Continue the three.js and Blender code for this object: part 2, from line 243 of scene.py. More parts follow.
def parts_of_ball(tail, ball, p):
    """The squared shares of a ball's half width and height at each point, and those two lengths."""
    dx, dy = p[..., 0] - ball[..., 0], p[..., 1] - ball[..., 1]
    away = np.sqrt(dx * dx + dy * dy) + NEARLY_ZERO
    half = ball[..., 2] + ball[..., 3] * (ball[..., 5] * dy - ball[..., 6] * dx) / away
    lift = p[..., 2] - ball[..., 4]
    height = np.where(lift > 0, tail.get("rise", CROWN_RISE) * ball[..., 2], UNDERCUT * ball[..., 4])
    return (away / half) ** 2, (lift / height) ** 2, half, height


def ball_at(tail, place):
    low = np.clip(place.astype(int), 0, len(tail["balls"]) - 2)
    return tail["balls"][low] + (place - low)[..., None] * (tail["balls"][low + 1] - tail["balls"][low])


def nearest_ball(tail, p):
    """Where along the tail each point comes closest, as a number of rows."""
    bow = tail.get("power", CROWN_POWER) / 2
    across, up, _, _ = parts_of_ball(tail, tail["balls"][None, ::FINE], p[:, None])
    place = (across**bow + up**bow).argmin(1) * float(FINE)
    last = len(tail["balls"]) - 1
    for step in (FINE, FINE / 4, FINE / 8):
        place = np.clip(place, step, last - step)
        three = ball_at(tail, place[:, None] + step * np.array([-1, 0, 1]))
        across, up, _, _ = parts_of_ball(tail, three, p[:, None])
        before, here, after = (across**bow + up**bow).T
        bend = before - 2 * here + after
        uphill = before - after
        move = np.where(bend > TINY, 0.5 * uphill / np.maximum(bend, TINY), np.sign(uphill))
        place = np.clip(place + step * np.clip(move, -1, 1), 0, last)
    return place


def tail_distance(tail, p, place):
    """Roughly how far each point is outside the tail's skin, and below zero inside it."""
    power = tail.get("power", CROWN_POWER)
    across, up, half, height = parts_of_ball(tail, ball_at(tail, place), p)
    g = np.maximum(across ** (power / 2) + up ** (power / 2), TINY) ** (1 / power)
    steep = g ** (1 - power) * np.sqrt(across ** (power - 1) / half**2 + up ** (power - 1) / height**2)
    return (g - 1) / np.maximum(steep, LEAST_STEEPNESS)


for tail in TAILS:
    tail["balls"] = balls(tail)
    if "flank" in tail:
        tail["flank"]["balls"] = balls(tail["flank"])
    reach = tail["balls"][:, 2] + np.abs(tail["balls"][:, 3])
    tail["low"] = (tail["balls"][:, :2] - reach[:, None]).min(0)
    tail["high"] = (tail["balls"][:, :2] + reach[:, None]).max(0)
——
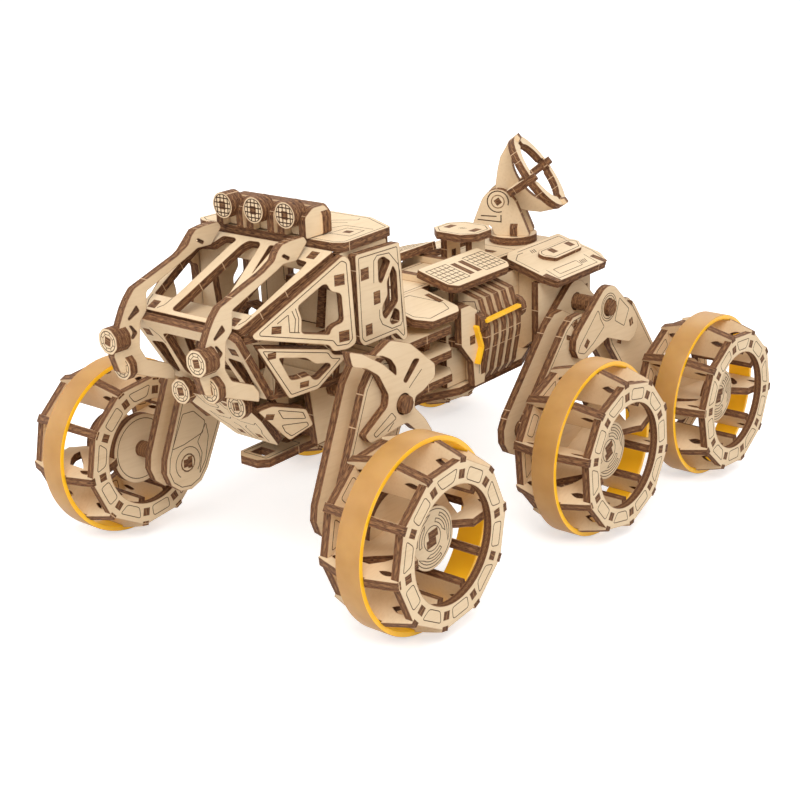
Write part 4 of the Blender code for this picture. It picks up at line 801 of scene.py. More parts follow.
——
Both the line with "Continue the three.js" and the line with "return place" belong in the extract, along with every line between them; set down those lines exactly and only.

▶ [Full solution]:
Continue the three.js and Blender code for this object: part 2, from line 243 of scene.py. More parts follow.
def parts_of_ball(tail, ball, p):
    """The squared shares of a ball's half width and height at each point, and those two lengths."""
    dx, dy = p[..., 0] - ball[..., 0], p[..., 1] - ball[..., 1]
    away = np.sqrt(dx * dx + dy * dy) + NEARLY_ZERO
    half = ball[..., 2] + ball[..., 3] * (ball[..., 5] * dy - ball[..., 6] * dx) / away
    lift = p[..., 2] - ball[..., 4]
    height = np.where(lift > 0, tail.get("rise", CROWN_RISE) * ball[..., 2], UNDERCUT * ball[..., 4])
    return (away / half) ** 2, (lift / height) ** 2, half, height


def ball_at(tail, place):
    low = np.clip(place.astype(int), 0, len(tail["balls"]) - 2)
    return tail["balls"][low] + (place - low)[..., None] * (tail["balls"][low + 1] - tail["balls"][low])


def nearest_ball(tail, p):
    """Where along the tail each point comes closest, as a number of rows."""
    bow = tail.get("power", CROWN_POWER) / 2
    across, up, _, _ = parts_of_ball(tail, tail["balls"][None, ::FINE], p[:, None])
    place = (across**bow + up**bow).argmin(1) * float(FINE)
    last = len(tail["balls"]) - 1
    for step in (FINE, FINE / 4, FINE / 8):
        place = np.clip(place, step, last - step)
        three = ball_at(tail, place[:, None] + step * np.array([-1, 0, 1]))
        across, up, _, _ = parts_of_ball(tail, three, p[:, None])
        before, here, after = (across**bow + up**bow).T
        bend = before - 2 * here + after
        uphill = before - after
        move = np.where(bend > TINY, 0.5 * uphill / np.maximum(bend, TINY), np.sign(uphill))
        place = np.clip(place + step * np.clip(move, -1, 1), 0, last)
    return place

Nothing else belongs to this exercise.